Belfast Telegraph

Reddan focuses on Montpellier after Ireland selection

By Hugh Farrelly

Eoin Reddan is poised to make his 50th Heineken Cup appearance when Leinster take on Montpellier at the RDS this weekend.

The fact that it is only 50 is a reminder of how long the 31-year-old had to persevere before establishing himself as a top-class scrum-half in the club and international, games.

He made his Heineken Cup debut for Munster, as a replacement against Treviso, a little over eight years ago, but, with Peter Stringer an institution in the No 9 jersey, Reddan never got a run of games with his native province, playing the majority of his rugby in the All-Ireland League with Old Crescent.

When Warren Gatland took him to Wasps in 2005, Reddan once again found himself as understudy to a marquee international, in this case Matt Dawson, but he forced his way into the side and started all nine games on Wasps' march to the 2007 Heineken Cup title.

He usurped Stringer in the Ireland team at the World Cup later that year and, having made the switch to Leinster in 2009, picked up a second Heineken Cup medal last May in that epic Cardiff final.

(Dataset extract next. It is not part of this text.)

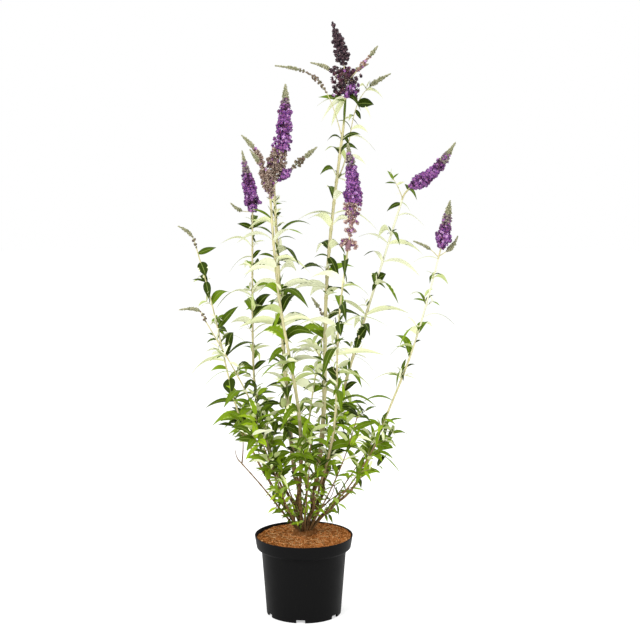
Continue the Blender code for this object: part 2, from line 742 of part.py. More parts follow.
def grow_cane(cane, seed, shaper, parts, looks):
    """A bough from the stool to the knee, the cane above it, and its head: each with its stem or None."""
    route = smooth_line((*from_stool(cane.foot), *cane.via, cane.tip))
    knee = route.at_height(cane.knee)
    foot, middle, top = cane.girths
    bough = limb("bough_" + cane.name, route.part(0, knee - GAP / 2, 6), foot, middle, 8, parts, looks["bark"])
    cut(bough, shaper)
    yield bough, None

    upper = route.part(knee + GAP / 2, route.length, max(6, round((route.length - knee) / 0.07)))
    made = limb("cane_" + cane.name, upper, middle, top, 6, parts, looks["cane"])
    leaves = Leaves(cane.spacing, CANE_LEAVES, cane.size, cane.turn, cane.seed)
    yield made, Stem(upper, CANE_BARE, (middle, top), leaves)

    spikes = HEADS[cane.name]
    main = head_line(cane.tip, route.direction(route.length), spikes[0])
    head = build_head("head_" + cane.name, main, spikes, seed, parts, looks["blossom"])
    stalk = spikes[0].runs[0][0] * main.length
    bracts = Leaves(BRACT_SPACING, BRACT_LEAVES, 1, cane.turn, cane.seed)
    bare = (BRACT_START, main.length - stalk)
    yield head, Stem(stalk_part(main), bare, STALK_GIRTHS, bracts) if stalk > BRACT_SPACING else None


def grow_shoot(shoot, shaper, parts, looks):
    line = smooth_line((*from_stool(shoot.foot), shoot.via, shoot.tip))
    line = line.part(0, line.length, 8)
    made = limb("shoot_" + shoot.name, line, *shoot.girths, 4, parts, looks["cane"])
    cut(made, shaper)
    leaves = Leaves(SHOOT_SPACING, SHOOT_LEAVES, 1, shoot.turn, shoot.seed)
    return made, Stem(line, SHOOT_BARE, shoot.girths, leaves)


def grow_side_shoot(trunk, parts, looks):
    name = "shoot_top_right"
    line = side_line(trunk.line, taper(trunk.line.at_height(SIDE_START) / trunk.line.length, *trunk.girths))
    stem = line.part(0, 0.98 * line.length, 12)
    made = limb(name, stem, *SIDE_GIRTHS, 6, parts, looks["cane"])
    pieces = new_collection(name + "_blossom")
    blossom_run(name + "_run", line, SIDE_BLOSSOM, SIDE_SEED, pieces, True)
    join_collection(made, pieces)
    bare = (SIDE_BARE, (1 - SIDE_BLOSSOM[0]) * line.length)
    leaves = Leaves(SHOOT_SPACING, SIDE_LEAVES, 1, SIDE_TURN, SIDE_SEED)
    return made, Stem(stem, bare, SIDE_GIRTHS, leaves)


def build():
    for old in list(bpy.data.objects):
        bpy.data.objects.remove(old)
    parts = new_collection("potted_butterfly_bush")
    cutters = new_collection("cutters")
    looks = {
        "pot": material("black_plastic", (0.012, 0.012, 0.013), 0.45),
        "compost": material("compost", (0.19, 0.085, 0.045), 0.95),
        "bark": material("bark", (0.13, 0.075, 0.04), 0.85),
        "cane": material("cane_and_leaves", (0.10, 0.20, 0.05), 0.6),
        "blossom": material("blossom", (0.14, 0.045, 0.30), 0.7),
    }
    build_pot(parts, cutters, looks["pot"])
    build_compost(parts, looks["compost"])
    stool = stool_shape("stool", 0.0, parts, looks["bark"])
    shaper = stool_shape("stool_shaper", GAP, new_collection("shapers"))

    grown = [(stool, None)]
    for index, cane in enumerate(CANES):
        grown += grow_cane(cane, 100 * (index + 1), shaper, parts, looks)
    for shoot in SHOOTS:
        grown.append(grow_shoot(shoot, shaper, parts, looks))
    trunk = next(stem for made, stem in grown if made.name == "cane_centre")
    grown.append(grow_side_shoot(trunk, parts, looks))
    bpy.data.objects.remove(shaper)

    foliage = Foliage({made.name: made.data.copy() for made, _ in grown})
    for made, stem in grown:
        if stem:
            dress(made, stem, foliage)


build()
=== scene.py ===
"""The looks of a potted butterfly bush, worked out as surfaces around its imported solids.

Metres, +Z up, the viewer at -Y. The origin is the middle of the pot's flat underside.
"""

import math
import random
from collections import namedtuple

import bpy
import numpy as np
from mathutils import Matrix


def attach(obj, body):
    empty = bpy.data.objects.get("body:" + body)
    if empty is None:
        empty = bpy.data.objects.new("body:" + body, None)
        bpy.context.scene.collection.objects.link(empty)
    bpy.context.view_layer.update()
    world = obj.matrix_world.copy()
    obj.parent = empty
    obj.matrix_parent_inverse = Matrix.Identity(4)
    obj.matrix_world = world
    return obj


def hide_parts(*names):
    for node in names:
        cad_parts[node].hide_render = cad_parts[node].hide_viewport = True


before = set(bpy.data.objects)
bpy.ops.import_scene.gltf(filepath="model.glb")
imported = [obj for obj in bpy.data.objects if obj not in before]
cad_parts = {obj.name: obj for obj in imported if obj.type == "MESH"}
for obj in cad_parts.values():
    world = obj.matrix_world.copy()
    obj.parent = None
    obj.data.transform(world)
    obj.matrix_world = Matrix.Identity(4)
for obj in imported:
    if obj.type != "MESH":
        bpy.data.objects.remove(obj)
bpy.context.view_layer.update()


# The pot is injection-moulded in black polypropylene: a thin tapering wall, a wide band under its
# lip, and a foot ring with six run-off notches round a channel that has six drain slots.
POT_HEIGHT = 0.188
POT_WALL = 0.0025
FOOT_RADIUS = 0.0876
NECK_RADIUS = 0.0994
NECK_HEIGHT = 0.154
BAND_RADIUS = 0.1106
BAND_HEIGHT = 0.160
STEP_RISE = 0.0016
RIM_RADIUS = 0.115
FOOT_RING = 0.0035
CHANNEL_INNER = 0.056
CHANNEL_DEPTH = 0.009
POT_FLOOR = CHANNEL_DEPTH + POT_WALL
NOTCH_COUNT = 6
NOTCH_WIDTH = 0.021
NOTCH_HEIGHT = 0.0078
NOTCH_TURN = math.radians(-94.5)
DRAIN_SIZE = (0.014, 0.005)
DRAIN_RADIUS = 0.071
DRAIN_EDGES = (DRAIN_RADIUS - DRAIN_SIZE[0] / 2, DRAIN_RADIUS + DRAIN_SIZE[0] / 2)
POT_BLACK = (0.0030, 0.0030, 0.0031)
POT_DUST = (0.009, 0.0085, 0.008)

# A notch's roof: distances round the foot from the notch's middle, and shares of its height there.
ARCH_PLACES = (0.0094, NOTCH_WIDTH / 2 - 0.0003, NOTCH_WIDTH / 2 - 0.00005, NOTCH_WIDTH / 2)
ARCH_SHARES = (1, 0.94, 0.80, 0)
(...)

Although Reddan now faces stiff competition from Conor Murray heading into the Six Nations and has been rotated with fellow international Isaac Boss at Leinster, the 37-times capped Limerick man remains a central figure for province and country.

Murray's rise has been remarkable and he took the Ireland starting jersey from Reddan at the World Cup. However, while the Munsterman carries a greater physical threat, Reddan's cool head, assured all-round game and ability to dictate tempo make it a tight race between the two scrum-halves to see who lines out against Wales.

With yesterday's Six Nations and Wolfhounds squad announcements marking the first step in the post-World Cup process, Reddan is conscious of the importance of not letting concentration waver for Montpellier. "We're going to prepare as normal," stressed Reddan. "To me there's no issue, it's going to be a very important week and we'll need a big performance."

There is speculation that Montpellier will bring a second string side to Dublin, which, as Castres showed last weekend, can make French sides extra dangerous as fringe players set out to impress.

Reddan is adamant that, whatever team the visitors field, there will be no lack of motivation in the Leinster ranks. "Look, we don't know what kind of team they're going to bring over but there's enough competition within our own squad that everybody who plays will want to put their foot forward for future games. We have to win.

"Last weekend against Glasgow was very tough. It's a tough place to play because they have a very good record there. But we have to set our own standards as players and we probably felt we were not as hard as we could have been.

Reddan acknowledges the importance of playing in Dublin, both against Montpellier this weekend and, ideally, for a post-Six Nations quarter-final. "If you look at our games, home and away, and what's gone on ... you look at Bath home and away and Glasgow home and away and it (home advantage) is obviously very important.

"The expectation is higher at home, but we give every team we play there respect and you need that little bit of fear factor, with confidence, to get the performance you want."